Soreco in Vietnam: Das grosse Interview
Soreco in Vietnam: Das grosse Interview

Seit Mai 2010 entwickelt der Schweizer ERP-Hersteller die neue Generation seiner Lösungen in Ho Chi Minh City. Warum und wie die Schweizer Software-Firma in Vietnam produziert, erklärte uns Entwicklungs-Chef Daniel Gauch anlässlich eines Besuchs vor Ort.


“Aussichtslos”. So bezeichnet Soreco-Entwicklungschef Daniel Gauch im Gespräch mit inside-it.ch den Versuch, für die Entwicklung der neuen Versionen der Lösungen von Soreco rasch (innert einem Jahr) genügend (ungefähr 30) Software-IngenieurInnen in der Schweiz zu rekrutieren. Soreco habe, so Gauch, schlicht zu wenig Bekanntheit und auch zu geringe finanzielle Mittel, um die nötigen Fachleute in der Schweiz anzuheuern. Getroffen haben wir Gauch in der vietnamesischen “Software-Fabrik” der Luzerner Firma Axon Active, wo bereits 35 meist junge Leute für Soreco arbeiten.


Im Mai 2010 war Soreco, nachdem ein Versuch mit Partnern in der Ukraine wenig Erfolg gezeigt hatte, mit einem Team in Ho Chi Minh City gestartet. Doch klassische Offshore-Entwicklung betreibt Soreco nicht, sagt der Entwicklungsleiter im Gespräch. Aufgaben, wie

die Rekrutierung der Mitarbeitenden, die Gründung der Firma, die Einhaltung der Gesetze, die Schaffung eines guten Betriebsklimas und vieles mehr übernimmt Axon Active. Anders als beim projektorientierten Offshoring bildete Soreco zudem gemischt schweizerisch-vietnamesische Teams, die nach dem SCRUM-Prinzip an neuen Modulen für die Soreco-Software-Familien arbeiten. In nicht allzu langer Zeit wird man sehen, ob die Ziele realistisch waren, denn noch dieses Jahr sollen die ersten Zusatzmodule im Bereich Recruitment und Skills-Management den Kunden übergeben werden.

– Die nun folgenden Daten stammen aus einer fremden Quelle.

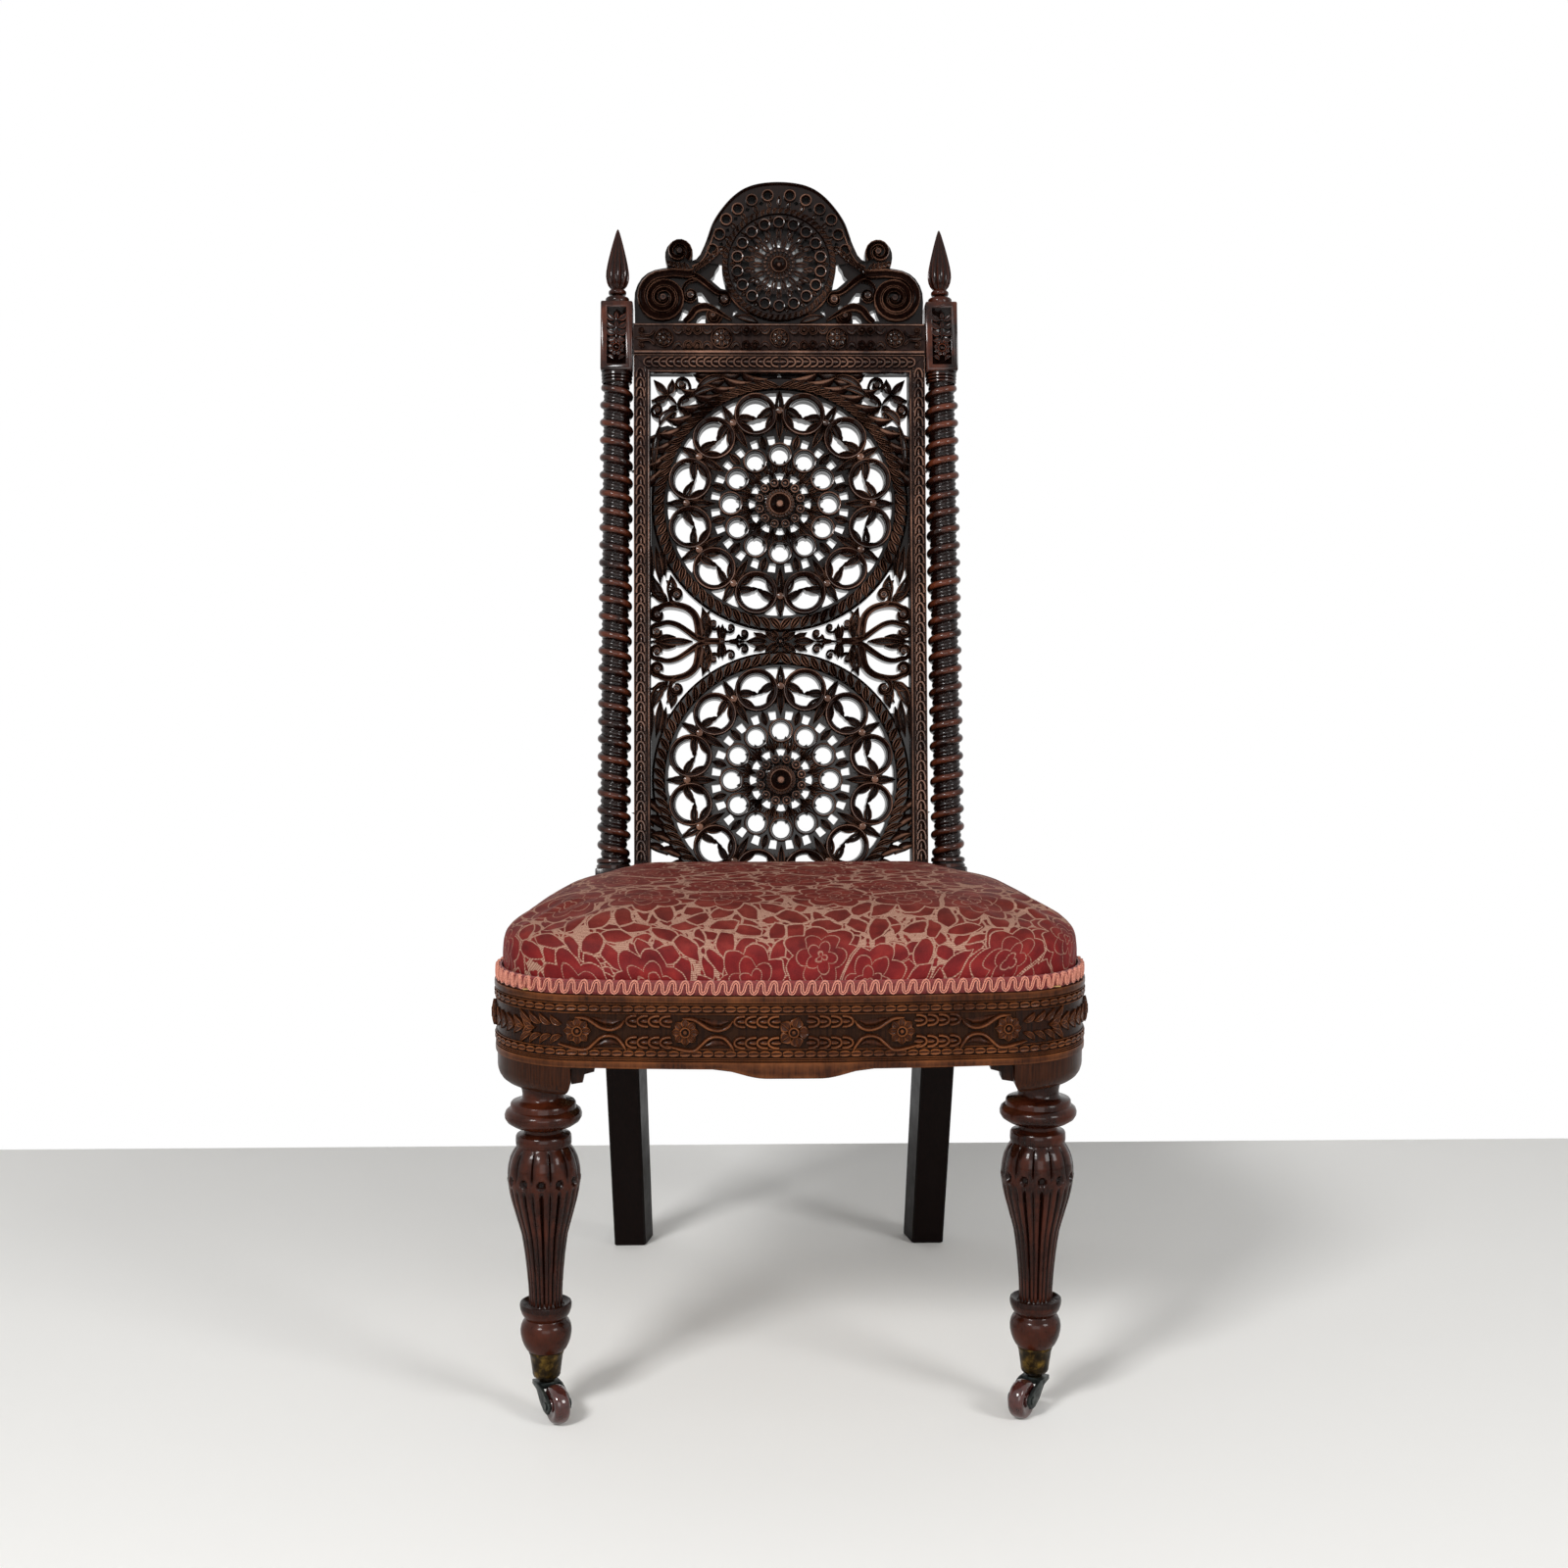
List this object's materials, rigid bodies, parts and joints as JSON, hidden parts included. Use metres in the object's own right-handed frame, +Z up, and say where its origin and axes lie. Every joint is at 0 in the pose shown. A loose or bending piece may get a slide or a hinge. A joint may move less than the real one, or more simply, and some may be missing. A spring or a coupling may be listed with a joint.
{
  "type": "carved side chair",
  "caption": "High-backed carved wooden side chair with twisted back posts, a pierced rosette panel, an arched crest, a domed damask seat, turned front legs and castors.",
  "frame": {"origin": "on the floor, under the middle of the bounding box", "axes": "+Z up, -Y is the front that the sitter faces, +X is to the right as seen from the front"},
  "size_m": [0.4998, 0.534, 1.1038],
  "materials": {
    "carved_rosewood": "carved and waxed, dark red brown",
    "turned_rosewood": "turned and French polished",
    "plain_stained_wood": "planed and stained nearly black",
    "floral_damask": "woven damask, deep red flowers on a beige pink ribbed ground",
    "looped_gimp": "salmon pink looped braid",
    "linen_canvas": "plain unbleached linen",
    "jute_webbing": "woven jute",
    "worn_brass": "darkened cast brass",
    "dark_cast_iron": "cast and darkened",
    "glazed_china": "brown glaze"
  },
  "bodies": {
    "chair_frame": {"seat_rail_front": "carved_rosewood", "seat_rail_left": "carved_rosewood", "seat_rail_right": "carved_rosewood", "back_stile_left": "carved_rosewood", "back_stile_right": "carved_rosewood", "frieze_rail": "carved_rosewood", "crest": "carved_rosewood", "panel_frame_top": "carved_rosewood", "panel_frame_bottom": "carved_rosewood", "panel_frame_left": "carved_rosewood", "panel_frame_right": "carved_rosewood", "pierced_panel": "carved_rosewood", "front_leg_left": "turned_rosewood", "front_leg_right": "turned_rosewood", "finial_left": "turned_rosewood", "finial_right": "turned_rosewood", "seat_rail_rear": "plain_stained_wood", "corner_block_left": "plain_stained_wood", "corner_block_right": "plain_stained_wood", "leg_bracket_left": "plain_stained_wood", "leg_bracket_right": "plain_stained_wood", "seat_cushion": "floral_damask", "gimp_braid": "looped_gimp", "seat_canvas": "linen_canvas", "seat_webbing": "jute_webbing", "castor_cup_left": "worn_brass", "castor_cup_right": "worn_brass", "castor_spindle_left": "dark_cast_iron", "castor_spindle_right": "dark_cast_iron"},
    "left_castor": {"castor_fork_left": "dark_cast_iron", "wheel_axle_left": "dark_cast_iron"},
    "left_wheel": {"castor_wheel_left": "glazed_china"},
    "right_castor": {"castor_fork_right": "dark_cast_iron", "wheel_axle_right": "dark_cast_iron"},
    "right_wheel": {"castor_wheel_right": "glazed_china"}
  },
  "joints": [
    {"name": "left_castor_swivel", "type": "hinge", "parent": "chair_frame", "child": "left_castor", "pos_m": [-0.2095, -0.206, 0.0288], "axis": [0, 0, 1], "continuous": true},
    {"name": "left_wheel_roll", "type": "hinge", "parent": "left_castor", "child": "left_wheel", "pos_m": [-0.19894, -0.22866, 0.0163], "axis": [0.9063, 0.4226, 0], "continuous": true},
    {"name": "right_castor_swivel", "type": "hinge", "parent": "chair_frame", "child": "right_castor", "pos_m": [0.2095, -0.206, 0.0288], "axis": [0, 0, 1], "continuous": true},
    {"name": "right_wheel_roll", "type": "hinge", "parent": "right_castor", "child": "right_wheel", "pos_m": [0.19588, -0.22697, 0.0163], "axis": [0.8387, -0.5446, 0], "continuous": true}
  ]
}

Was bedeutet der Entscheid, künftige Versionen der Soreco-Business-Lösungen teilweise in Vietnam zu entwickeln? Wie verändert sich das Berufsbild der Programmierer in der Schweiz – und wie verändert sich das Leben der involvierten Software-Spezialisten? Lesen Sie unser Gespräch, das letzte Woche in Ho Chi Minh City geführt worden ist.


Offshore und die Folgen in der Schweiz


Ich habe hier in Ho Chi Minh City eine eindrückliche kleine Software-Fabrik angetroffen. Gibt Soreco die Entwicklung in der Schweiz nun auf? Haben Sie Entwickler entlassen?

Daniel Gauch: Im ERP-Bereich hatten wir bisher keine Java-Entwicklung in der Schweiz und verlagern deshalb nichts. Die Betreuung und Weiterentwicklung der bestehenden Produkte, die mit ‘CA Plex’ (eine Entwicklungsumgebung aus der iSeries-Welt) gebaut wurden, bleiben in der Schweiz. Ausserdem findet die Entwicklung der Software ja nicht nur bei den Leuten statt, die Code schreiben, sondern auch dort, wo man die Bedürfnisse des Marktes analysiert. Das muss in der Nähe des Kunden, also in der Schweiz, passieren.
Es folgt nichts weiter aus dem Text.